The Association for Freedom of Thought and Expression (AFTE) presents the following recommendations to the concerned bodies:
The SCMR should abide by its legal competencies and not participate in the establishment of a viewership research company.
The SCMR should accelerate the process of setting the standards necessary for the work of viewership research companies and granting them work licenses.
The SCMR’s role in approving the research results should be limited to verifying the compliance of each company with the methodology it has previously set, without oversight interference in the content.
The House of Representatives and the Senate should amend Paragraph 13 of Article 70 of Law No. 180 of 2018 regulating the press and media, so that it reads: “Making sure that the viewership research companies are committed to the methodology that has been set previously”. Thus, these companies will not have to obtain work licenses and the SCMR will not interfere in the stages of preparing research.

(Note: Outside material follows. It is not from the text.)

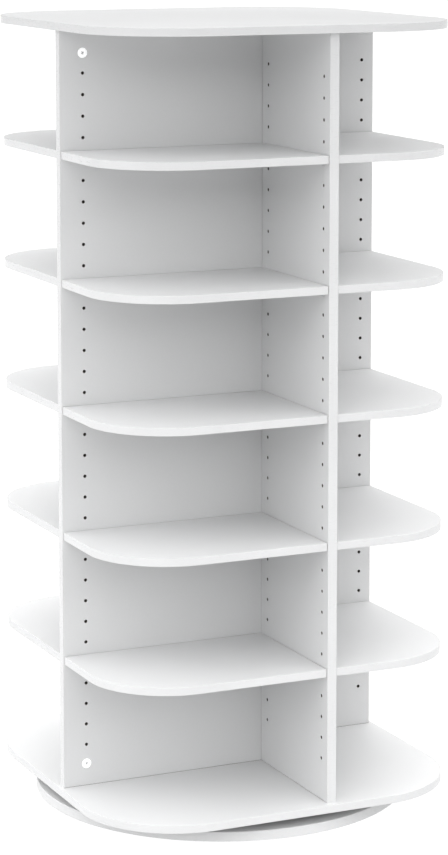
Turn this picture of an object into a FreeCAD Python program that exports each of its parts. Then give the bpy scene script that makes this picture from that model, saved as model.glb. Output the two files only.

Through this paper, AFTE aims to help decision-makers and legislators understand the risks of lack of competitiveness in the media field, and its impact on media pluralism and investments. It also aims to help them develop practical policies to provide advertisers and the public with indicators and data about viewership rates, and provide guarantees for competition in the media market. AFTE also presents these recommendations to observers and those interested in media freedom, in order to strengthen the collective efforts aiming to protect media freedom in Egypt.